Immer kämpfen

von Anja Krystyn

 

Als ich die Diagnose MS bekommen habe, blieb ich erst einmal ruhig sitzen. Ich spürte weder Schock noch Panik, eher Erstaunen, was jetzt eigentlich los war. Erst allmählich begriff ich, dass ich einiges in meinem Leben würde ändern müssen, weil sich in meinem Körper etwas Grundlegendes geändert hatte. Nicht plötzlich und aus heiterem Himmel, sondern offenbar schon seit längerem. Vielleicht war ich  deshalb nicht völlig deprimiert, weil irgendwie schon vorbereitet.

„Du bist eine Kämpferin“, sagte unlängst eine Freundin bewundernd. Sie meinte damit, dass ich trotz Krankheit den Kampfmut nicht verloren hätte. „Was bleibt mir übrig?“, antwortete ich. „Soll ich mich einsperren, Trübsal blasen und warten, dass es immer schlimmer wird?“ So banal das klingt, aber das Leben geht weiter. Zum Glück hat die Natur jedem Menschen bei der Geburt eine große Portion Lebensmut mitgegeben. Dazu gehört die Fähigkeit sich anzupassen, Neues zu erlernen oder sich einzuschränken, ohne sich dabei schlecht zu fühlen.

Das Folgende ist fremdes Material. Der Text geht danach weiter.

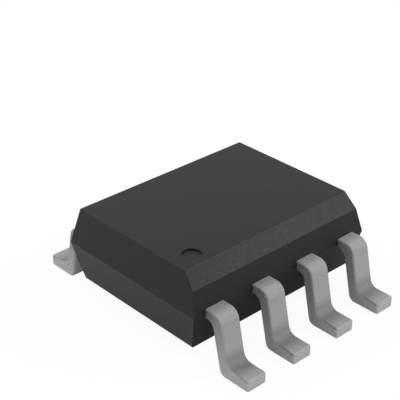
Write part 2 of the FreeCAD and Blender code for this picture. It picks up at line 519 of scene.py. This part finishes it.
def cells(coordinates, size, **settings):
    """A random number for each cell, about that many millimetres across."""
    inputs = {"Vector": coordinates, "Scale": 1 / (size * MM)}
    return axes(result(coordinates.tree, "ShaderNodeTexVoronoi", inputs, "Color", **settings))[0]


def blend(factor, first, second):
    """Mix of two colours or colour outputs."""
    return result(factor.tree, "ShaderNodeMix", {0: factor, 6: first, 7: second}, 2, data_type="RGBA")


def toned(tint, factor):
    """A colour made lighter or darker by a factor, as a shader takes it."""
    return (*(min(1.0, part * factor) for part in tint), 1.0)


def shades(factor, tint, first, second):
    """Mix of a colour at two tones."""
    return blend(factor, toned(tint, first), toned(tint, second))


def bumped(*layers):
    """Normal of a surface raised by (height, millimetres) layers, the coarsest first."""
    inputs = {}
    for height, depth in layers:
        inputs |= {"Height": height, "Distance": depth * MM}
        inputs["Normal"] = result(height.tree, "ShaderNodeBump", inputs)
    return inputs["Normal"]


def moulding_compound(settings):
    """Dark epoxy with fine filler, printed with the even grain of an eroded mould."""
    material, shader, coordinates = new_material("matte_compound")
    filler = noise(coordinates, 0.035, 3.0)
    clouds = noise(coordinates, 0.9)
    grain = noise(coordinates, 0.05, 4.0)
    mottled = shades(spread(filler, 0.0, 1.0), settings.tint, 0.93, 1.07)

    # Below the parting line the long sides have less gloss, as painted shade from the leads, and the ends a
    # little more, as a painted reflection
    upper_gloss, lower_end_gloss, lower_side_gloss = 0.11, 0.13, 0.05
    x, y, z = axes(coordinates)
    below = settings.parting - z
    across = calc("MULTIPLY_ADD", below, math.tan(settings.side_draft), abs(y))
    on_long_side = across > settings.width / 2 - 0.03 * MM
    painted_lower_gloss = spread(on_long_side, lower_end_gloss, lower_side_gloss, 0.0, 1.0)
    dress(shader, {
        "Base Color": blend(spread(clouds, 0.0, 0.12), mottled, toned(settings.tint, 1.25)),
        "Roughness": spread(grain, settings.roughness - 0.04, settings.roughness + 0.04),
        "Specular IOR Level": spread(below > 0.0, upper_gloss, painted_lower_gloss, 0.0, 1.0),
        "Normal": bumped((clouds, 0.0008), (grain, 0.0006)),
    })
    return material


def tin_plating(leads, body, copper):
    """Matte tin outside the body, with painted light and shade, and the bare copper that it was plated on
    inside.
    """
    material, shader, coordinates = new_material("matte_tin")
    grains = noise(coordinates, 0.05, 3.0)
    patches = noise(coordinates, 0.25)
    rolled = noise(stretched(coordinates, 1.0, 0.12, 0.12), 0.03)
    x, y, z = axes(coordinates)
    outwards = abs(y)
    half_pitch = leads.pitch / 2
    from_middle = half_pitch - calc("PINGPONG", x, half_pitch)
    from_toe = leads.toe - outwards
    body_side = body.width / 2

    # Painted light and shade: tin lighter low down, darker up towards the body, most of all on the stamped
    # sides
    # The sides also take a painted shadow next to the body, and the frame's upper face is brighter
    risen = spread(z, 0.0, 1.0, 0.0, leads.frame_top)
    on_frame = spread(z, 0.0, 1.0, leads.frame_top - 0.07 * MM, leads.frame_top - 0.01 * MM)
    body_shadow = spread(outwards, 1.0, 0.0, body_side - 0.01 * MM, body_side + 0.10 * MM)
    on_side = spread(from_middle, 0.0, 1.0, 0.45 * leads.width, 0.50 * leads.width)
    faces = blend(on_frame, shades(risen, leads.tint, 1.15, 0.77), toned(leads.tint, 0.97))
    sides = blend(body_shadow, shades(risen, leads.tint, 1.30, 0.30), toned(leads.tint, 0.12))

    # Painted shade darkens the hollow of the bend at the foot too, away from the sides
    hollow_y = leads.toe - leads.foot + 1.10 * leads.thickness
    from_bend = vector_calc(
        "LENGTH", point(0.0, outwards - hollow_y, z - 1.2 * leads.thickness), output="Value")
    off_side = spread(from_middle, 1.0, 0.0, 0.42 * leads.width, 0.50 * leads.width)
    hollow_shade = spread(from_bend, 1.0, 0.0, 0.05 * MM, 0.34 * MM) * off_side

    # A thin line of painted shade crosses each upper edge of the foot, from the top near the bend to the side
    # near the toe
    from_edge = (z - leads.thickness) - (from_middle - leads.width / 2)
    from_shade_line = abs(from_edge - (from_toe * 0.18 - 0.035 * MM))
    off_toe = spread(from_toe, 0.0, 1.0, 0.02 * MM, 0.05 * MM)
    on_foot = spread(from_toe, 1.0, 0.0, 0.42 * MM, 0.54 * MM) * off_toe
    shade_line = spread(from_shade_line, 1.0, 0.0, 0.008 * MM, 0.025 * MM) * (on_foot * (z > leads.thickness / 2))

    # Painted light makes the cut end of the toe the brightest part
    below_rim = spread(z, 1.0, 0.0, leads.thickness - 0.06 * MM, leads.thickness - 0.02 * MM)
    toe_end_light = (1.0 - off_toe) * below_rim
    tin = blend(on_side, faces, sides)
    # Random patches and grains, then painted shade in the hollow and along the line, and painted light on the
    # toe's end
    for where, tone in (
        (spread(patches, 0.0, 0.3), 0.85), (spread(grains, 0.0, 0.6), 1.12),
        (hollow_shade, 0.62), (shade_line, 0.55), (toe_end_light, 1.2),
    ):
        tin = blend(where, tin, toned(leads.tint, tone))
    bare = shades(spread(rolled, 0.0, 1.0), copper, 0.9, 1.05)
    dress(shader, {
        "Base Color": blend(outwards > body_side - 0.06 * MM, bare, tin),
        "Roughness": spread(grains, leads.roughness - 0.05, leads.roughness + 0.05),
        "Metallic": leads.metal,
        "Normal": bumped((patches, 0.0008), (rolled, 0.0003), (grains, 0.0003)),
    })
    return material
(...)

Mut und Stärke verbindet man üblicherweise mit Kämpfern, sei es im Sport, im Krieg oder bei Katastrophen. Interessant, dass man Kraft oft von Menschen erwartet, die krank, also eigentlich schwach sind. Was ist, wenn ich diese Tugenden manchmal einfach nicht aufbringen kann? Ich will nicht stark sein müssen, wenn die Erschöpfung mich niederdrückt. Ich will nicht Mut haben müssen, wenn ich weiß, dass diese Krankheit nicht heilbar ist. Leichter ist es, die Dinge einfach anzunehmen und Vertrauen zu haben, dass es gut sein wird. Vielleicht nennt man diese Art von Mut eher Demut.

Seit der Diagnose haben sich die Quellen meiner seelischen Kraft geändert. Nicht mehr beruflicher Erfolg, die Anerkennung anderer oder das Schwimmen durch den See bis ans andere Ufer geben mir Befriedigung. All diese tollen Dinge hatten den Nachteil, dass in ihnen immer die Forderung nach Höherem lag. Müdigkeit galt als faule Ausrede.

Heute sind Ruhe und Innehalten die wichtigsten Quellen meiner Kraft. Ich habe viel nachgedacht, was mir im Leben wirklich wichtig ist. Wofür bin ich tatsächlich bereit zu kämpfen? Erst mit der Zeit hat sich in meinem Inneren der Mut zu mir selbst entwickelt, unabhängig von Menschen und äußeren Umständen. Ich habe Ressourcen in mir wiedergefunden, die ich vorher nicht wertgeschätzt habe.

Das tun zu können, was einem Freude macht, ist ein großer Kick für die Lebenskraft. Allerdings fällt er einem nicht in den Schoß, jedenfalls nicht jeden Tag. Manchmal braucht man dafür die altmodische Disziplin. Körperlich zu trainieren, auch wenn ich keine Lust habe, braucht Überwindung. Die verbliebenen Ressourcen, sei es Musikmachen, mit Menschen reden oder ein Handwerk lernen, müssen gepflegt werden, auch wenn ich lieber in die Luft schauen und mich bemitleiden möchte.

Der gut gemeinte Spruch „Lass dich nicht unterkriegen!“ hat mir bisher nie geholfen. Hingegen bin ich dankbar für Menschen, die mich beim Heben meiner Ressourcen unterstützen. Empathie und praktischer Hilfe sind das Einfachste, um meinen Lebensmut so zu steigern, dass ich ihn anderen weitergeben kann.